It makes sense to me that there is nothing in Skyrim that compares to the Imperial City. There really shouldn't be.
That would only be a valid argument if any of the last three TES games were actually to scale. They aren't. There's no reason to limit the size of your new cities because you don't want to overshadow one ostensibly huge city you created half a decade ago. Especially when you consider the size of Morrowind's cities.

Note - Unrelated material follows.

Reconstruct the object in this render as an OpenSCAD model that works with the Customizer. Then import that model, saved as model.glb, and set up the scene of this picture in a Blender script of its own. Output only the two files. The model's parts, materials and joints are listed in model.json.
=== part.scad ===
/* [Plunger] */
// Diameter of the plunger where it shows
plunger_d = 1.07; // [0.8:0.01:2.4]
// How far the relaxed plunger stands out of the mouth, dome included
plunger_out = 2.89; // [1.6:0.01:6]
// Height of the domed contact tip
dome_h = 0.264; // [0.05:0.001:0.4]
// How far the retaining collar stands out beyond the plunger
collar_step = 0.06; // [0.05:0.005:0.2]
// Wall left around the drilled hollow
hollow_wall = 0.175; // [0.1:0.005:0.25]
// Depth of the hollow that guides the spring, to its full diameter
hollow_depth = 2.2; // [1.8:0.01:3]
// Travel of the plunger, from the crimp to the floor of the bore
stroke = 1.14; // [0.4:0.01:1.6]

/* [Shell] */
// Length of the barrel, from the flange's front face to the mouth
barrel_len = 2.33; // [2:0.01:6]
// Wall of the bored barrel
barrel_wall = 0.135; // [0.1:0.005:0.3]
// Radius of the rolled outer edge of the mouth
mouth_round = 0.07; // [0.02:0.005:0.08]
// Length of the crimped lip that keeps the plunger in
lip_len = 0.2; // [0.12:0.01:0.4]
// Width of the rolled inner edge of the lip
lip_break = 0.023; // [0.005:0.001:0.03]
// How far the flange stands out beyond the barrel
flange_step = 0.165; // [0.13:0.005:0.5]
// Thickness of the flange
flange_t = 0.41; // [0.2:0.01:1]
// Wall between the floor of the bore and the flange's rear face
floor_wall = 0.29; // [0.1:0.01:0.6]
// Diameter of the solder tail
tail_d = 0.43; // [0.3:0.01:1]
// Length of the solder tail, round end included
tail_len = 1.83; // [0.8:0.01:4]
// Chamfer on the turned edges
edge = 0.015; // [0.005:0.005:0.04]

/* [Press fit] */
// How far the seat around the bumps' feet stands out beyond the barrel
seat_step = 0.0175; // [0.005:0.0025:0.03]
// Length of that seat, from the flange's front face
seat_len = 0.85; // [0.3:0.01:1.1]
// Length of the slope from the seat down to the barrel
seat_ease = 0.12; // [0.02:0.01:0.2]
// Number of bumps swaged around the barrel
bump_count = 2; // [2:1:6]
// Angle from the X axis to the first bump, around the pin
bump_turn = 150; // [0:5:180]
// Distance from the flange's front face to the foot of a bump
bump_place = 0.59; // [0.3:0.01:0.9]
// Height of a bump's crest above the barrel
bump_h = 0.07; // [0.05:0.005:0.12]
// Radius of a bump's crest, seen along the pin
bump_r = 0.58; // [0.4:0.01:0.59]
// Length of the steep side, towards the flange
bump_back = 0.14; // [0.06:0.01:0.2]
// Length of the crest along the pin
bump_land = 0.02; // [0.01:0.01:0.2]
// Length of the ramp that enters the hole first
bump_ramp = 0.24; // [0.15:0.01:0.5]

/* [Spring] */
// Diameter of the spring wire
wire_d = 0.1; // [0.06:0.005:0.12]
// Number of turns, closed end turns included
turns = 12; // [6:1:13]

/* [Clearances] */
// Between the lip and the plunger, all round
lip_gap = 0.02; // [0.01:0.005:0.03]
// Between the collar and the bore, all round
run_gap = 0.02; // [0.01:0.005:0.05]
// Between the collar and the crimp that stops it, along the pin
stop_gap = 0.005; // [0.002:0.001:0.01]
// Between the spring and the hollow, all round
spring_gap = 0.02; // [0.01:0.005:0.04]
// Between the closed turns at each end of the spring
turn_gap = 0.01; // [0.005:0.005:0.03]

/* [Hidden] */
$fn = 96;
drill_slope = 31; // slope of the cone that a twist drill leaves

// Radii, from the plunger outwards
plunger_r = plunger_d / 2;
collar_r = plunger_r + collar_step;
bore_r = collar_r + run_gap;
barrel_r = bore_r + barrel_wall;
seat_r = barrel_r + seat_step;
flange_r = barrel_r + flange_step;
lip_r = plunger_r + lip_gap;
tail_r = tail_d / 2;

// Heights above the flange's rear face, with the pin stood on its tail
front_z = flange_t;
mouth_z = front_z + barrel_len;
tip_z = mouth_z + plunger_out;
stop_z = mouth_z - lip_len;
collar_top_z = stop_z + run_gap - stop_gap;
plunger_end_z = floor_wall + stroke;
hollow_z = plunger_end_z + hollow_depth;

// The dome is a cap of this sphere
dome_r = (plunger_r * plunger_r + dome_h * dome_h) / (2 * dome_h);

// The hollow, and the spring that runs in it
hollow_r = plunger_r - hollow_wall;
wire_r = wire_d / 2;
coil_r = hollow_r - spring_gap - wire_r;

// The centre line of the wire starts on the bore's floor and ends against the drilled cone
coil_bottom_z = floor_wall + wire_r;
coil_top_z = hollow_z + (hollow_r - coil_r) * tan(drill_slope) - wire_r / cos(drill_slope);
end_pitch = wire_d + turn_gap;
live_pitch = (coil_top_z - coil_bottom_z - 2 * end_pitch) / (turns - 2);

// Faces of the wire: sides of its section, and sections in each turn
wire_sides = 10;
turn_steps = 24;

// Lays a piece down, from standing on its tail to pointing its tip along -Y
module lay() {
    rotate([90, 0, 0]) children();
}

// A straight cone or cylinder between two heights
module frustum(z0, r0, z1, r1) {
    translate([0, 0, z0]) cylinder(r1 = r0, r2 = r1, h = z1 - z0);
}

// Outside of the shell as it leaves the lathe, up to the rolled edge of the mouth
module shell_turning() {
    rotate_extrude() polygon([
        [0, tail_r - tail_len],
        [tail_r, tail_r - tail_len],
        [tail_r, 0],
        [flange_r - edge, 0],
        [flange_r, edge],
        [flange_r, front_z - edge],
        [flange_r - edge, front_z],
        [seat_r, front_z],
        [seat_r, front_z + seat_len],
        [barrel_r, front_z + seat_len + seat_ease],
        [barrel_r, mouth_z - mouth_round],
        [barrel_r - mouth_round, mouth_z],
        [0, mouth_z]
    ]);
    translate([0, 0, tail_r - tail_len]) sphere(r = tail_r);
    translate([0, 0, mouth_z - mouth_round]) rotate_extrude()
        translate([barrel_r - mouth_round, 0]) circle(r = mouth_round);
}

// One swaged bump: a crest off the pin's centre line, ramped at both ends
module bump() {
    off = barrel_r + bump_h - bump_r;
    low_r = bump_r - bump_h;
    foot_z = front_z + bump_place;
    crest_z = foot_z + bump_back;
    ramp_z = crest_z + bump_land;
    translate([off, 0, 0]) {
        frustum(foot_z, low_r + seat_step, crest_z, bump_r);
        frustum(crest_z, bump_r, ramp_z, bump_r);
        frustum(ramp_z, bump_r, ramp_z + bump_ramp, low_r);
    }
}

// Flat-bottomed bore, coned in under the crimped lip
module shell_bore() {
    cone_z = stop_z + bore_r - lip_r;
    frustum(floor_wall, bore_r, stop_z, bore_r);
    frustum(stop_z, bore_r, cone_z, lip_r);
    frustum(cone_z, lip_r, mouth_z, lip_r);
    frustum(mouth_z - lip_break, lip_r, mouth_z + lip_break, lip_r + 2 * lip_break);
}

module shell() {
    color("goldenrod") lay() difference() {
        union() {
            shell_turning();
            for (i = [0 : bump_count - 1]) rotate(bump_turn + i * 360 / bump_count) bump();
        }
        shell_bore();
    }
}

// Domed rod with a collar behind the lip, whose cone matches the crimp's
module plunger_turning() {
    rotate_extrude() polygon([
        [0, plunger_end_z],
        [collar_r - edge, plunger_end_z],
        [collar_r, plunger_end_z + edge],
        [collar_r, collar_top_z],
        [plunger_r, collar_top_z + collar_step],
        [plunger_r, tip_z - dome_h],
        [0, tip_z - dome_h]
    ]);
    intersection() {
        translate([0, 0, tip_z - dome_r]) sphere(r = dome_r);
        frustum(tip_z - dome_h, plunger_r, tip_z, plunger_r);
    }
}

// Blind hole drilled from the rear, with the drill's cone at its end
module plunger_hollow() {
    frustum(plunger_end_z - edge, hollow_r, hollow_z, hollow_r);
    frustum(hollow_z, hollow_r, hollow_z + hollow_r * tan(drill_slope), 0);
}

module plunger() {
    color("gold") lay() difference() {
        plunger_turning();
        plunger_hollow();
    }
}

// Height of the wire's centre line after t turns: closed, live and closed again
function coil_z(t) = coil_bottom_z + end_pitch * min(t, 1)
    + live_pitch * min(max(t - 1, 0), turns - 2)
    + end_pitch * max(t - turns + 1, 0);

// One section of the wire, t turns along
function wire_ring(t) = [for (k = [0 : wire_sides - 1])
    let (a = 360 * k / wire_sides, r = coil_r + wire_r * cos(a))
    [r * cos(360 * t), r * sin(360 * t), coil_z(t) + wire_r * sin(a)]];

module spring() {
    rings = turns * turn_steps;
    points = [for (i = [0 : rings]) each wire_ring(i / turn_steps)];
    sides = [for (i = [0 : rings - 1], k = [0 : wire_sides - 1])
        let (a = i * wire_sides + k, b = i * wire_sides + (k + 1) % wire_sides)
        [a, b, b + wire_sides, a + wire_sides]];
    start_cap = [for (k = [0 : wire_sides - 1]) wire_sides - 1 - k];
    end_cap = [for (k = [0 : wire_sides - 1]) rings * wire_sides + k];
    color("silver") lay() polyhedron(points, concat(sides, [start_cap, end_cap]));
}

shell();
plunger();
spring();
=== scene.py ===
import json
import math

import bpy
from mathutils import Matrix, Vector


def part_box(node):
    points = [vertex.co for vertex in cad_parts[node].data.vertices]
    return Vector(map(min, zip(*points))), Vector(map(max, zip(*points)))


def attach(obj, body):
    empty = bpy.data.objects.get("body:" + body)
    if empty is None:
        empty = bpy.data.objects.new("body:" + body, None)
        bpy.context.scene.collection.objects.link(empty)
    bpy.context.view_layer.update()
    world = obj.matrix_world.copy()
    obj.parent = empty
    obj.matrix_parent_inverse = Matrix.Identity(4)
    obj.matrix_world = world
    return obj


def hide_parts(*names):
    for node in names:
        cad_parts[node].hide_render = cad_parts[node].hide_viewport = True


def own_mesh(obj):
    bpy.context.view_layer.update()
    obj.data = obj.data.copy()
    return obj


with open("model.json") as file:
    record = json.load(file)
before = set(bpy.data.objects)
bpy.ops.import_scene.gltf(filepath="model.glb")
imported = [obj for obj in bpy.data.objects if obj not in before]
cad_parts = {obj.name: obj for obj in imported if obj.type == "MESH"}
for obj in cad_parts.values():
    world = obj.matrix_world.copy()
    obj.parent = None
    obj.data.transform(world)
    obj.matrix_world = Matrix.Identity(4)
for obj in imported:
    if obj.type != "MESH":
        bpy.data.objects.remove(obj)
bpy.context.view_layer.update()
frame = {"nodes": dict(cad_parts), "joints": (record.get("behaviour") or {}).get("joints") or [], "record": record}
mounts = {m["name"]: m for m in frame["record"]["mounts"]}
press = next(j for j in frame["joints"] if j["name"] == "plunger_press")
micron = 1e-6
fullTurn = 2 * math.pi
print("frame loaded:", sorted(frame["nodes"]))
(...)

But if you have a bar where the Thieves Guild hang out, a bar where the Commona Tong hang out (or whatever the Nordic equivalent would be), a place for the Fighters and Mages, etc. ... suddenly you have a place that feels a lot bigger, even if essentially al you have are several different types of inn.
This.
Redundancy is important.Take Balmora, where you have three general goods shops (an outfitter, a pawnbroker, and a trader), five bars/taverns (Lucky Lockup, the Razor Hole, Eight Plates, Council Club, Southwall Cornerclub), an armorer, a tailor, and an alchemy shop with guild equivalents of each located within the local branch of the fighters and mages guilds, a bookseller, and the local temple with various merchants and spell sellers inside. This isn't even getting into the large number of residences and manors that already tend to dwarf most Skyrim cities.
This idea that there should never be more than one instance of any given service in any given place is boring. Every town just feels like another extension of the game (instead of an extension of the world), giving the player only what
they need. Instead, towns should be designed with believability and logic in mind. Skyrim lacks this philosophy.